• **SOURCE MATERIAL**:
● ● ●
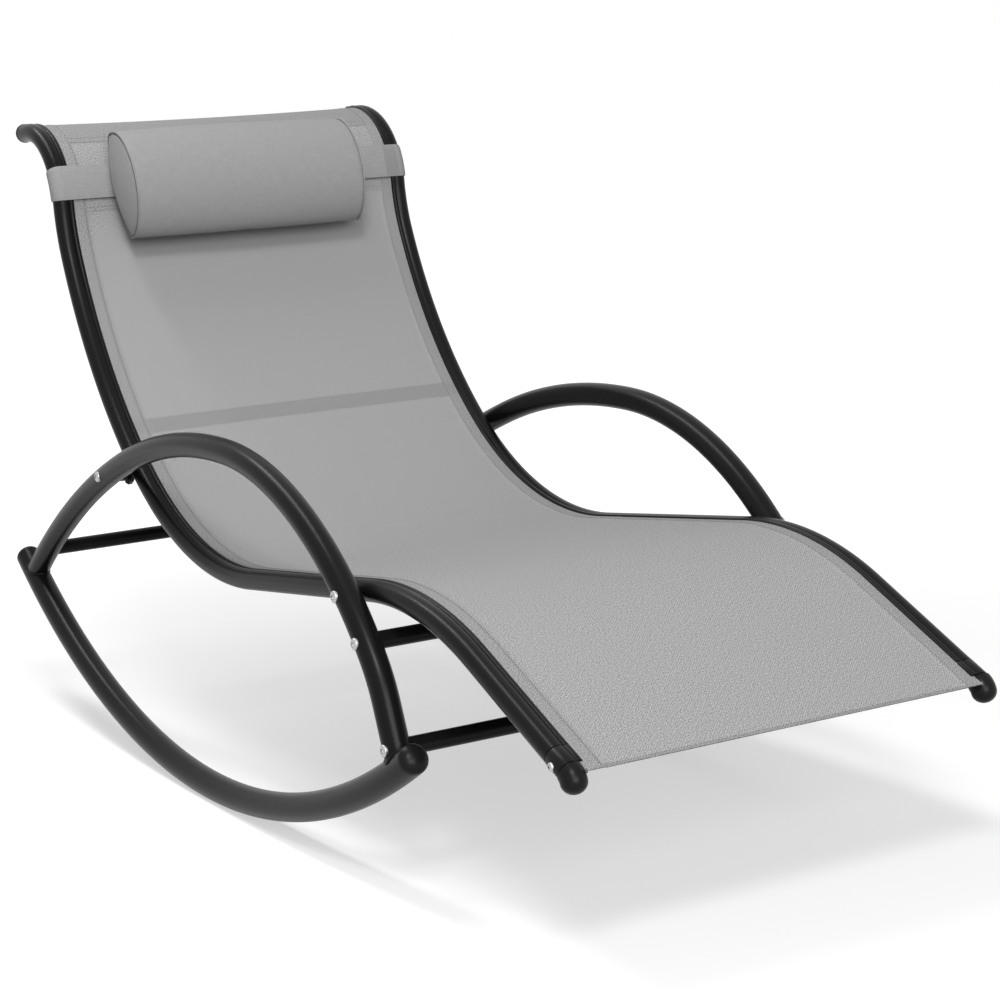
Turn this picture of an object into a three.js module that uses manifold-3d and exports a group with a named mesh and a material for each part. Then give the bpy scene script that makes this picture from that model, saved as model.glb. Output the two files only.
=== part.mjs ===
import * as THREE from 'three';
import { mergeVertices } from 'three/addons/utils/BufferGeometryUtils.js';
import Module from 'manifold-3d';

// A rocking chaise lounge: two curved side rails carry a stretched fabric sling,
// two hoops make the arms and legs, and two arched rockers stand on the floor.
// Millimetres, +Z up, head toward +Y. The side at -X is called left, as seen from the foot.
const wasm = await Module();
wasm.setup();

const deg = Math.PI / 180;

// Fits
const touchGap = 0.3;
const overrun = 4;
const pinClearance = 0.3;
const strapClearance = 0.6;
const pillowClearance = 1.4;
const chordError = 0.9;
const curlChordError = 0.5;

// Side rail: round tube with a keyhole channel along its inner top side
const railHalfSpacing = 268;
const railRadius = 13;
const railBoreRadius = 10.5;
const railBoreShift = 1.2;
const channelAngle = 40 * deg;
const channelReach = 13.2;
const channelOuterRadius = 4.1;
const channelRadius = 2.8;
const channelMouth = 1.7;

// Side view of the rail from the foot to the head, as straight and arc legs
const footLength = 204;
const kneeRadius = 434;
const thighLength = 331.4;
const seatRadius = 455;
const backRadius = 692.5;
const upperRadius = 234.8;
const curlRadius = 106.5;
const headLength = 17.6;
const railCourse = {
  y: 0,
  z: 0,
  heading: 24.4 * deg,
  legs: [
    { length: footLength },
    { radius: kneeRadius, turn: -31.1 * deg },
    { length: thighLength },
    { radius: seatRadius, turn: 46.6 * deg },
    { radius: backRadius, turn: 28.7 * deg },
    { radius: upperRadius, turn: 18.4 * deg },
    { radius: curlRadius, turn: -89.4 * deg, chordError: curlChordError },
    { length: headLength },
  ],
};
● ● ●
• **EXERCISE DETAILS**: Print again each line of the listing above, exactly as it appears.

• **RESPONSE TO THE TASK**:
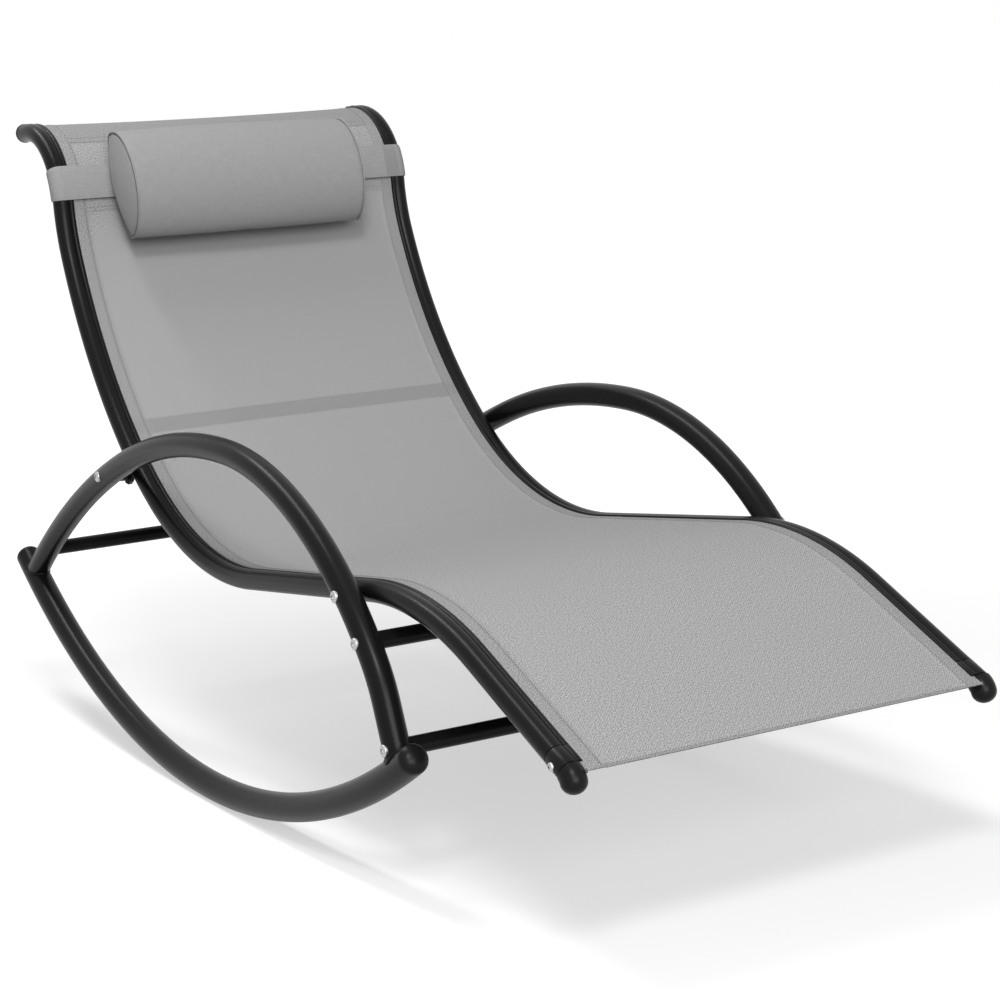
Turn this picture of an object into a three.js module that uses manifold-3d and exports a group with a named mesh and a material for each part. Then give the bpy scene script that makes this picture from that model, saved as model.glb. Output the two files only.
=== part.mjs ===
import * as THREE from 'three';
import { mergeVertices } from 'three/addons/utils/BufferGeometryUtils.js';
import Module from 'manifold-3d';

// A rocking chaise lounge: two curved side rails carry a stretched fabric sling,
// two hoops make the arms and legs, and two arched rockers stand on the floor.
// Millimetres, +Z up, head toward +Y. The side at -X is called left, as seen from the foot.
const wasm = await Module();
wasm.setup();

const deg = Math.PI / 180;

// Fits
const touchGap = 0.3;
const overrun = 4;
const pinClearance = 0.3;
const strapClearance = 0.6;
const pillowClearance = 1.4;
const chordError = 0.9;
const curlChordError = 0.5;

// Side rail: round tube with a keyhole channel along its inner top side
const railHalfSpacing = 268;
const railRadius = 13;
const railBoreRadius = 10.5;
const railBoreShift = 1.2;
const channelAngle = 40 * deg;
const channelReach = 13.2;
const channelOuterRadius = 4.1;
const channelRadius = 2.8;
const channelMouth = 1.7;

// Side view of the rail from the foot to the head, as straight and arc legs
const footLength = 204;
const kneeRadius = 434;
const thighLength = 331.4;
const seatRadius = 455;
const backRadius = 692.5;
const upperRadius = 234.8;
const curlRadius = 106.5;
const headLength = 17.6;
const railCourse = {
  y: 0,
  z: 0,
  heading: 24.4 * deg,
  legs: [
    { length: footLength },
    { radius: kneeRadius, turn: -31.1 * deg },
    { length: thighLength },
    { radius: seatRadius, turn: 46.6 * deg },
    { radius: backRadius, turn: 28.7 * deg },
    { radius: upperRadius, turn: 18.4 * deg },
    { radius: curlRadius, turn: -89.4 * deg, chordError: curlChordError },
    { length: headLength },
  ],
};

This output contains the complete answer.